As consumers discover new ways to block and skips ads, marketers are scrambling to come up with content that can captive audiences for longer.
The answer for a growing number of brands is podcasts, an old medium that is making a huge comeback.
Examples include Shopify’s TGIM (Thank God It’s Monday) podcast aimed at entrepreneurs, Slack’s Variety Pack podcast about office culture and the Upstanders podcast from Starbucks about “ordinary people doing extraordinary things.” Brands such as eBay, GE and StateFarm are also using podcasts to try to build brand awareness and consumer engagement.
Consumers appear receptive to the medium’s renaissance, according to a recent survey of about 1,000 podcast listeners published by the Interactive Advertising Bureau and Edison Research. It shows 65 percent of podcast listeners are “more willing to consider purchasing products and services they learn about during a podcast.”
What’s more, 60 percent also said they prefer to buy products of equal quality and price from companies that advertise on their favourite podcasts. The survey said 45 percent of listeners have visited a podcast sponsor’s website.
While podcasting is far from new, the medium is hot again due in part to the popularity of true-crime drama Serial, which raised the bar for quality, says Steve Pratt, principal at Pacific Content, which does podcasts for brands such as Shopify, Slack and Envoy.
“It started changing audiences’ perceptions of podcasts into something more like Netflix for radio,” Pratt says.
He says most innovative marketers today understand that to get people’s attention, you can’t interrupt them as much as you could before.

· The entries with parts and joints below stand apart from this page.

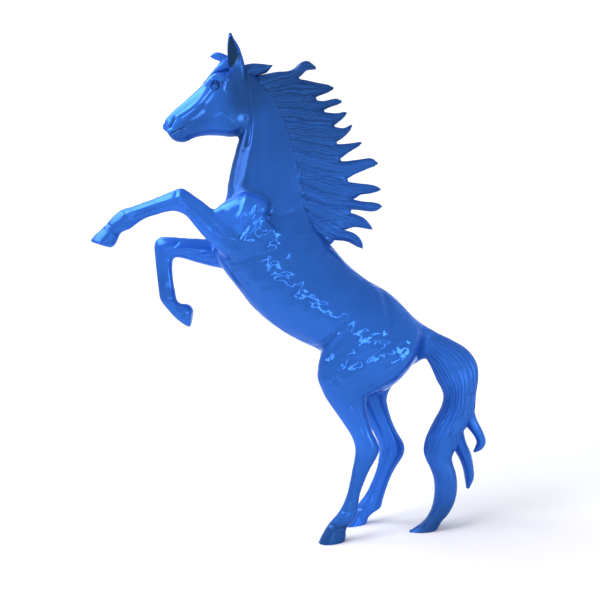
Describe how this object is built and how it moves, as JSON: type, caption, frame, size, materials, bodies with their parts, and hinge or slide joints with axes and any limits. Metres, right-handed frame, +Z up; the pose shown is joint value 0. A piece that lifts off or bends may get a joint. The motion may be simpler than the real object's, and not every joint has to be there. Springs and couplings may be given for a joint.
{
  "type": "resin horse sculpture",
  "caption": "Rearing horse sculpture in glossy blue resin, standing on its hind hooves and the tip of its tail, with a mane of pointed locks.",
  "frame": {"origin": "on the ground, under the middle of the bounding box", "axes": "+Z up, -X towards the head, -Y towards the horse's left side"},
  "size_m": [1.8778, 0.4512, 2.6],
  "materials": {
    "blue_resin": "high gloss lacquer over cast resin"
  },
  "bodies": {
    "root": {"horse": "blue_resin"}
  },
  "joints": []
}
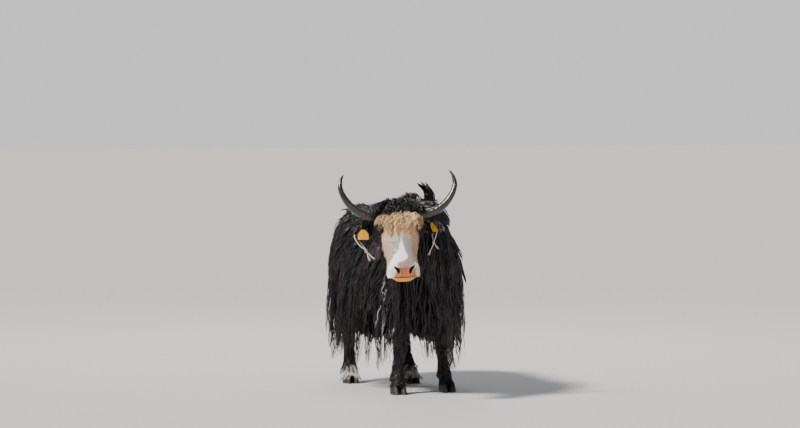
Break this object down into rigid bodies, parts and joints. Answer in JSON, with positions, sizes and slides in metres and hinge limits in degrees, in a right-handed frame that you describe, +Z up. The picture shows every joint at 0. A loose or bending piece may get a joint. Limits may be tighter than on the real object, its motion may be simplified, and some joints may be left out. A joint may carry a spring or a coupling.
{
  "type": "yak",
  "caption": "Long-haired domestic yak cow standing with head up and turned to her right, horned, pale-faced, with ear tags and ear strings.",
  "frame": {"origin": "on the ground under the middle of the bounding box", "axes": "+Z up, the yak faces -Y, +X is her left side"},
  "size_m": [0.9119, 1.7947, 1.1966],
  "materials": {
    "black_coat": "long, coarse, matt black hair",
    "pale_face": "short cream hair, pink-brown bare skin at the nose and lips",
    "horn": "dark, softly polished horn",
    "hoof": "worn dark hoof horn",
    "eye": "wet, dark brown",
    "tag_yellow": "satin moulded plastic",
    "string": "soft twisted wool"
  },
  "bodies": {
    "root": {"torso": "black_coat", "neck": "black_coat", "tail": "black_coat", "leg_front_left": "black_coat", "leg_front_right": "black_coat", "leg_hind_left": "black_coat", "leg_hind_right": "black_coat", "ear_left": "black_coat", "ear_right": "black_coat", "head": "pale_face", "horn_left": "horn", "horn_right": "horn", "claw_front_left_left": "hoof", "claw_front_left_right": "hoof", "claw_front_right_left": "hoof", "claw_front_right_right": "hoof", "claw_hind_left_left": "hoof", "claw_hind_left_right": "hoof", "claw_hind_right_left": "hoof", "claw_hind_right_right": "hoof", "eye_left": "eye", "eye_right": "eye", "ear_tag_left": "tag_yellow", "ear_tag_right": "tag_yellow", "ear_string_front_left": "string", "ear_string_back_left": "string", "ear_string_knot_left": "string", "ear_string_front_right": "string", "ear_string_back_right": "string", "ear_string_knot_right": "string"}
  },
  "joints": []
}
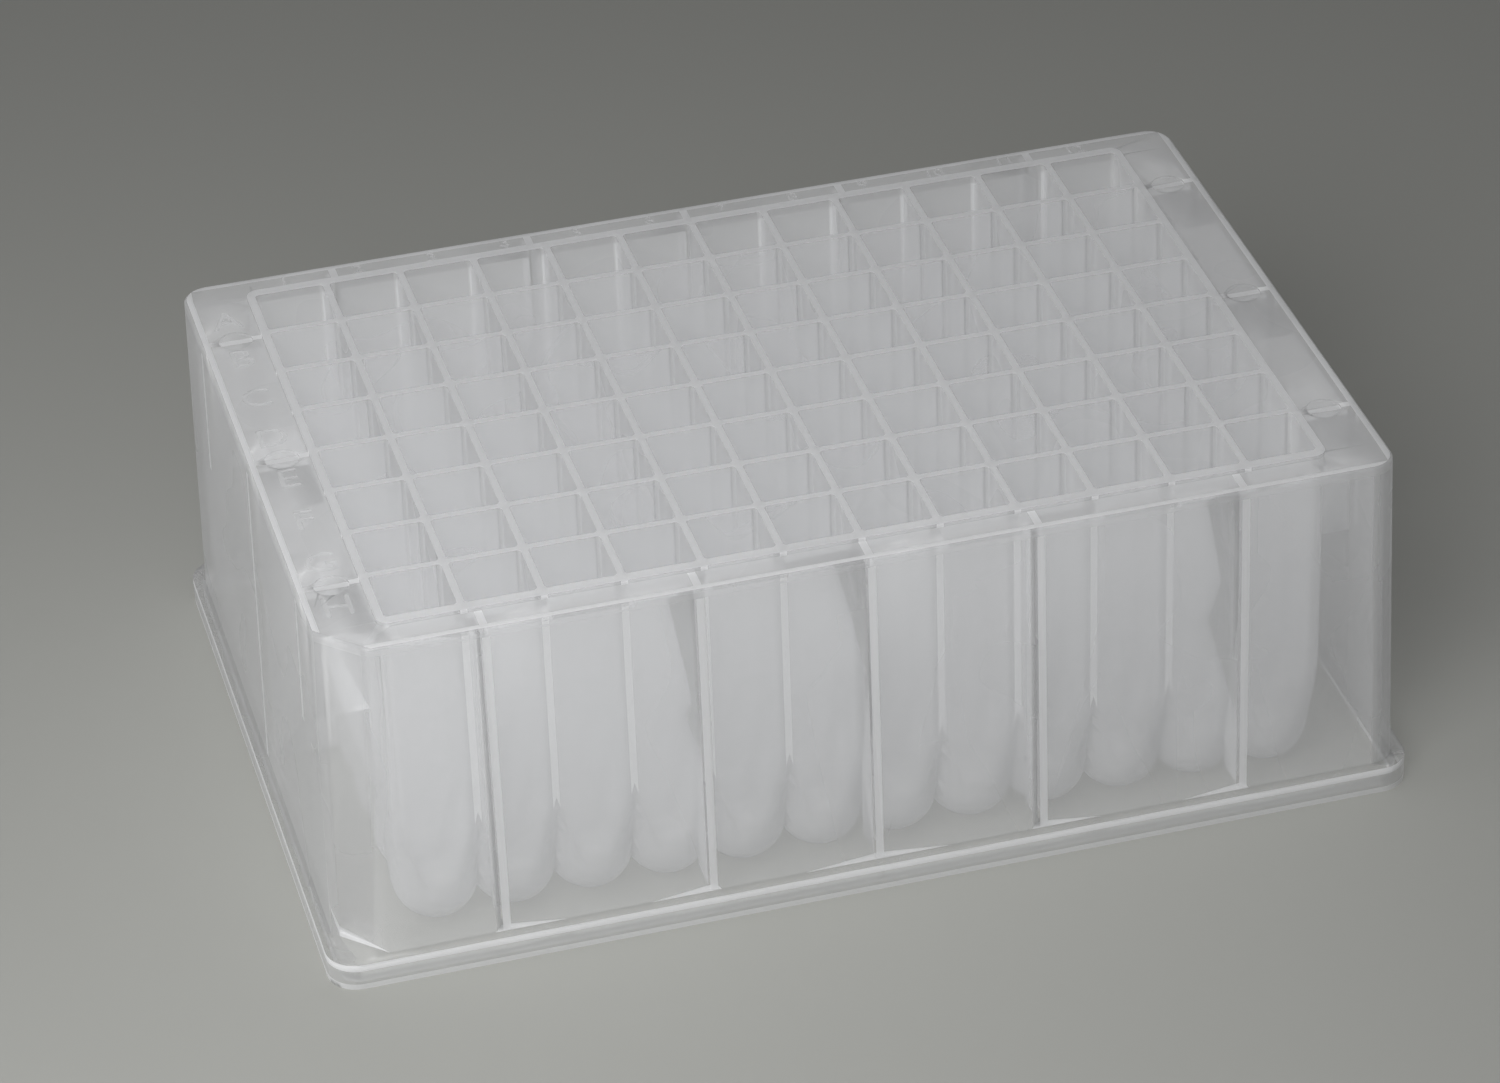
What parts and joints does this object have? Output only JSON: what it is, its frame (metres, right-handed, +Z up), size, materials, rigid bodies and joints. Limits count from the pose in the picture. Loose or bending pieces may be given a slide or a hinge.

“You have to earn their attention by creating value and putting them first,” says Pratt. “It’s a little bit of a blue ocean space where brands are figuring out how to take advantage of podcasting’s resurgence.”
Many brands are partnering with established podcast companies like Pacific Content in Canada and Gimlet Media in the U.S., the latter of which is behind the eBay podcast Open For Business.
Some brands are hiring their own podcast experts, including Intercom, a Dublin and San Francisco-based tech company.
But podcasts must be done well if they are to do their job, which is to build strong connections with consumers, and create value through brand awareness and positioning.
“Podcasts are phenomenal for letting people know what you are about, without having the show be about you,” says Pratt of Pacific Content.
“No one wants to hear a 30-minute eBay commercial, but there is a large audience that’s interested in a show about starting a business in 2016 and what the elements of that are,” Gimlet Media co-founder and president Matt Lieber told Adweek.
For brands looking to do their own podcast work internally, finding the right talent — a mix of rich audio and long-form storytelling skills — can be a challenge. It’s a skill often honed in public broadcasting organizations such as the Canadian Broadcasting Corp. (CBC) and National Public Radio (NPR) in the U.S.
In fact, most of Pacific Content’s staff is from the CBC. Pratt co-created one of the world’s first music podcasts during his time at CBC. Lieber’s background includes producer roles at places like NPR and MTV Networks.
Consumers expect podcasts today to be highly professional, says Ute Preusse, founder at director of strategy at Vancouver-based agency Will. She says brands should meet that high bar, or not bother.
“Podcasts require a big commitment to achieve reach — as the brand needs to consistently deliver great content that is both relevant and captivating,” Preusse says. “Clients need to invest significant resources (time and money) into the right writing and performing talent to compete in that media.”
In fact, her agency discouraged one small brand from creating its own podcast, simply because it couldn’t commit the resources required. Instead, the brand chose to sponsor existing popular and brand-relevant podcasts.
“It’s something a client needs dedicated talented resources for, unless it’s a natural extension of their primary line of business, such as media or entertainment,” Preusse says. “It’s a daunting task. Albeit, potentially very powerful.”